>>>
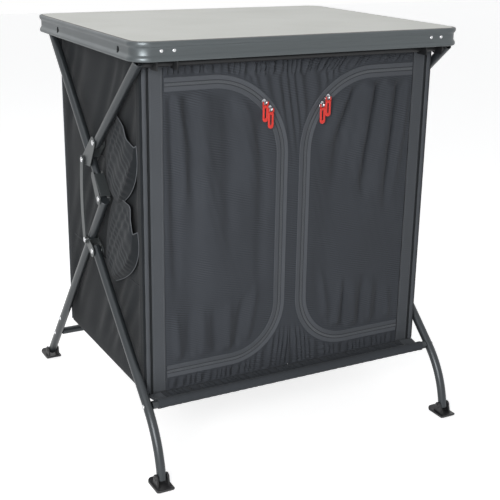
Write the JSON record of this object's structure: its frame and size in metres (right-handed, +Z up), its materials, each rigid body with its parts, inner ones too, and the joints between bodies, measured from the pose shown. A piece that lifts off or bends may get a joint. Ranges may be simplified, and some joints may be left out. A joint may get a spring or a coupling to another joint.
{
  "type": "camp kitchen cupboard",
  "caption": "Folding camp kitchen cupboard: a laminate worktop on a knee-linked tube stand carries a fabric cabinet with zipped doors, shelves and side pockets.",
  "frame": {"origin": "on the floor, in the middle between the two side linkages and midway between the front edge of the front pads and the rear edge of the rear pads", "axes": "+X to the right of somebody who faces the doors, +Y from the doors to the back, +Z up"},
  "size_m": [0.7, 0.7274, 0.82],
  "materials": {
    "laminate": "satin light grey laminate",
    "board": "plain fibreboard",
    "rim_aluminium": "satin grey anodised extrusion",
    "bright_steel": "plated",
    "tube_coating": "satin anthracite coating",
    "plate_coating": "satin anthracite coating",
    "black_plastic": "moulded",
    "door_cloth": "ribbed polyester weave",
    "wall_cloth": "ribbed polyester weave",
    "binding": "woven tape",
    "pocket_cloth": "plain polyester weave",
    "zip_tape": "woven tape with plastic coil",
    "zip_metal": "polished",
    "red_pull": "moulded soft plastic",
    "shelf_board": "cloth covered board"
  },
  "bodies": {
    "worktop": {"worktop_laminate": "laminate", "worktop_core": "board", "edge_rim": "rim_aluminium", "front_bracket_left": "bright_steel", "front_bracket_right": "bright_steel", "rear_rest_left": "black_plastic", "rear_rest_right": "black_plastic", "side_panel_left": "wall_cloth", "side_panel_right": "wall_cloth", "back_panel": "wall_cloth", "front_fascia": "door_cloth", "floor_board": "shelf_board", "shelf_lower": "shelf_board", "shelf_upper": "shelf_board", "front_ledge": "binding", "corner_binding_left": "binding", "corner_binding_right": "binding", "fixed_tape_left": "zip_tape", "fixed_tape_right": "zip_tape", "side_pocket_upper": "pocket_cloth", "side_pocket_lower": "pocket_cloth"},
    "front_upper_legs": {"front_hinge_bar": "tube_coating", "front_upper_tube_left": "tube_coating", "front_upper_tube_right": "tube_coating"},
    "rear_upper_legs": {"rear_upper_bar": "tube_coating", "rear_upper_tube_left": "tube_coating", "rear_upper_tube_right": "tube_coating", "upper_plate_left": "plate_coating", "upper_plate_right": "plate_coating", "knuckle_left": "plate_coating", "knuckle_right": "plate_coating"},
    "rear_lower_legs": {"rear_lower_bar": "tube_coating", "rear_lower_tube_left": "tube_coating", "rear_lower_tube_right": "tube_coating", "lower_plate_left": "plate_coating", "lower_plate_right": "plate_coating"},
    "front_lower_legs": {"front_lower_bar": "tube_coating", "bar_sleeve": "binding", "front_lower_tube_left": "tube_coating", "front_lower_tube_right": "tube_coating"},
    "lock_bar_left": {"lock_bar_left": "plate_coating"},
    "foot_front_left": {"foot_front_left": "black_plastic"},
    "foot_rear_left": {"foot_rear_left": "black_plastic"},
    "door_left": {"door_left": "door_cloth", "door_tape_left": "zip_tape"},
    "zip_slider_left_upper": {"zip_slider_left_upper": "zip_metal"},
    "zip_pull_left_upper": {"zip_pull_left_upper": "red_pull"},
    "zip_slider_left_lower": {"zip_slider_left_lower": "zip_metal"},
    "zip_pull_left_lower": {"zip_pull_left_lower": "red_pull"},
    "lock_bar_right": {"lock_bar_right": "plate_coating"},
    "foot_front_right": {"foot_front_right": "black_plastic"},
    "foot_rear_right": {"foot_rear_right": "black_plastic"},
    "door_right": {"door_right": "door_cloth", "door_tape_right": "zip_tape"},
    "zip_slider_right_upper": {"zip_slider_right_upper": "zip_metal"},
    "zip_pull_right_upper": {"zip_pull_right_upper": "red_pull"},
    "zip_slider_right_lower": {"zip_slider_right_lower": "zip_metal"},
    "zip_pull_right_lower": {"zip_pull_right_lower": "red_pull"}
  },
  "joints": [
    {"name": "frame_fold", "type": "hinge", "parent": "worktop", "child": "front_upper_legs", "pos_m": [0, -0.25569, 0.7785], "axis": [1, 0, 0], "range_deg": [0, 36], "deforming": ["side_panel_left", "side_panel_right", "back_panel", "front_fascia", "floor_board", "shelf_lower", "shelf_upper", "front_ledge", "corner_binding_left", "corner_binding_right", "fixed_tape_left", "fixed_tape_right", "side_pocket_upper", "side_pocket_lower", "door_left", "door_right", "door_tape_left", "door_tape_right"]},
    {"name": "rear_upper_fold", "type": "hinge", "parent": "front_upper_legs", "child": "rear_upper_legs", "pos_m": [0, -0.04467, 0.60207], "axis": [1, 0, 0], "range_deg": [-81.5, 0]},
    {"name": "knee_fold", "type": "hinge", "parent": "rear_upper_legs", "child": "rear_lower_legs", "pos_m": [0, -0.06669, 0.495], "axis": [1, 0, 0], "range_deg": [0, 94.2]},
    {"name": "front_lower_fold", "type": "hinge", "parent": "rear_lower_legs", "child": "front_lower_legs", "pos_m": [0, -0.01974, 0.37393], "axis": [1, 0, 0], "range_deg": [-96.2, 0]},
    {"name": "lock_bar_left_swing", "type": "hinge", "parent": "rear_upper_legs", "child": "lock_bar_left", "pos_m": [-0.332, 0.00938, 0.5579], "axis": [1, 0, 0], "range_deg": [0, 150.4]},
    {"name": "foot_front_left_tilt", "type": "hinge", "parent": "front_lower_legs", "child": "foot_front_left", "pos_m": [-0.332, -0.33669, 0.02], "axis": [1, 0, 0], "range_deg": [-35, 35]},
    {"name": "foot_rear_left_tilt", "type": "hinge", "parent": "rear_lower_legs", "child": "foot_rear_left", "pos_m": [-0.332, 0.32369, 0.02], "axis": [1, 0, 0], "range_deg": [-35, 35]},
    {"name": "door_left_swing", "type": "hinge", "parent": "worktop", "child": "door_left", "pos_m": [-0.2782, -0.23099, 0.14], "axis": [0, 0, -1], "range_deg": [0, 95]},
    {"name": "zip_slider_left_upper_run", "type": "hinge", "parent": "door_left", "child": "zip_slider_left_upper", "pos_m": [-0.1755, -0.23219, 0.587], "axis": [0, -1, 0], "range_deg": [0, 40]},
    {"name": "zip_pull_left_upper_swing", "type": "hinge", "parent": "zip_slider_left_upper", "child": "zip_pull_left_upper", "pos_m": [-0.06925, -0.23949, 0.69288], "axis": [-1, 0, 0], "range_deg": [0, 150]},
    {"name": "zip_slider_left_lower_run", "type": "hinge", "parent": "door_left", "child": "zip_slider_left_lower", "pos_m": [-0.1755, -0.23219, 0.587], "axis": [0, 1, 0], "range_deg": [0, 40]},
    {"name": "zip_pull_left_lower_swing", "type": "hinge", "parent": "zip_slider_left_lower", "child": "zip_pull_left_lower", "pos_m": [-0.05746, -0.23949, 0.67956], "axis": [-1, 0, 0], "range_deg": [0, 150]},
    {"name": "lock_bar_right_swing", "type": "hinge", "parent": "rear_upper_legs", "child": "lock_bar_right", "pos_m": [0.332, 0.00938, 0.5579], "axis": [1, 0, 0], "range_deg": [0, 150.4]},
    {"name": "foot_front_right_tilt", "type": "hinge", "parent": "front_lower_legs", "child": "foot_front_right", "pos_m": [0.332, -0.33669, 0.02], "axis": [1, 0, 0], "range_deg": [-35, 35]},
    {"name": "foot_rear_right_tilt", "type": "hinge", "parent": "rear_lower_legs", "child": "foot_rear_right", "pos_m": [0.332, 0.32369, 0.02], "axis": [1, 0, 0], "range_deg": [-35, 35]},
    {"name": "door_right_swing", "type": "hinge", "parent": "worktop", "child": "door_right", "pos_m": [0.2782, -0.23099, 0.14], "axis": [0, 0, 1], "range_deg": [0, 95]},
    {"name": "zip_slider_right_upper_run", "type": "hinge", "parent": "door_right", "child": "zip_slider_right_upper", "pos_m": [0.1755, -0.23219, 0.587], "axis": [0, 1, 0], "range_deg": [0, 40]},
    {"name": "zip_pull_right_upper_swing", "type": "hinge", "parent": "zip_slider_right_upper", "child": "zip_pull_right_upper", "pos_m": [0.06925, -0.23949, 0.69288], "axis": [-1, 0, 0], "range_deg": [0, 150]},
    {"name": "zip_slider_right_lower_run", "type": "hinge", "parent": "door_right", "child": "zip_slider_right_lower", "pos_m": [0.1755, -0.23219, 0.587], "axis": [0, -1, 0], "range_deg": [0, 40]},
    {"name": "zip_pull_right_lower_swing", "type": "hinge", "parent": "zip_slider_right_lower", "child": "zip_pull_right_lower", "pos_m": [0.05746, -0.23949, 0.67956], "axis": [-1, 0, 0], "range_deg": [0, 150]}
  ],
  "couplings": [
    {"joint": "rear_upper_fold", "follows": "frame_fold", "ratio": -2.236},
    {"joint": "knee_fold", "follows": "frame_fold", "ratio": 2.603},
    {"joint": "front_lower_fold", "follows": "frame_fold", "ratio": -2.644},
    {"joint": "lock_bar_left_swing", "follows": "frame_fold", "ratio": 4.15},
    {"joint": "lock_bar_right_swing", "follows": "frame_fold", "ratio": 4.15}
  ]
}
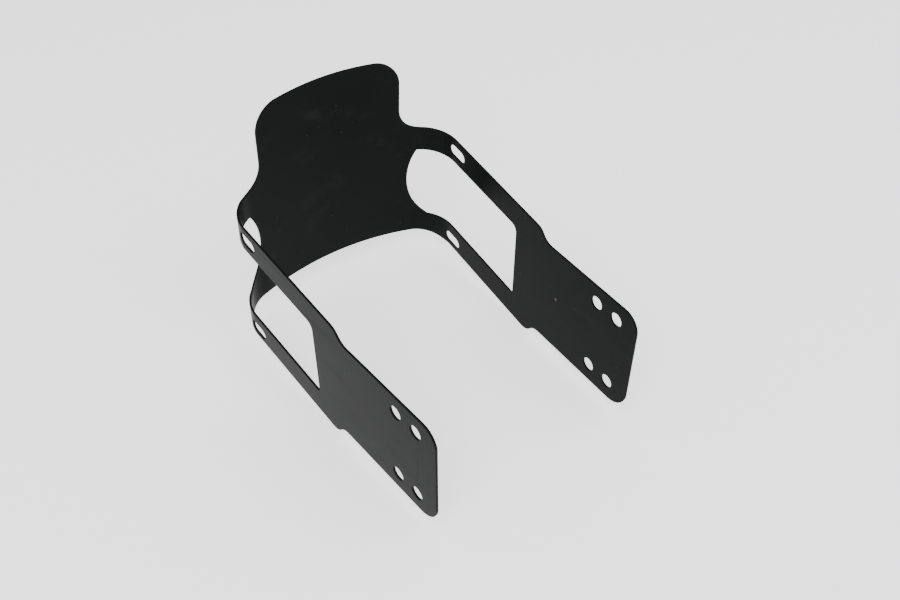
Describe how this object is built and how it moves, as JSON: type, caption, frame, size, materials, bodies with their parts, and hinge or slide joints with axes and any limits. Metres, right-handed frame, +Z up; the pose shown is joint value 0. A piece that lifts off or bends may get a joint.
<<<
Return the lines of the records that include the string "piece".

Write the JSON record of this object's structure: its frame and size in metres (right-handed, +Z up), its materials, each rigid body with its parts, inner ones too, and the joints between bodies, measured from the pose shown. A piece that lifts off or bends may get a joint. Ranges may be simplified, and some joints may be left out. A joint may get a spring or a coupling to another joint.
Describe how this object is built and how it moves, as JSON: type, caption, frame, size, materials, bodies with their parts, and hinge or slide joints with axes and any limits. Metres, right-handed frame, +Z up; the pose shown is joint value 0. A piece that lifts off or bends may get a joint.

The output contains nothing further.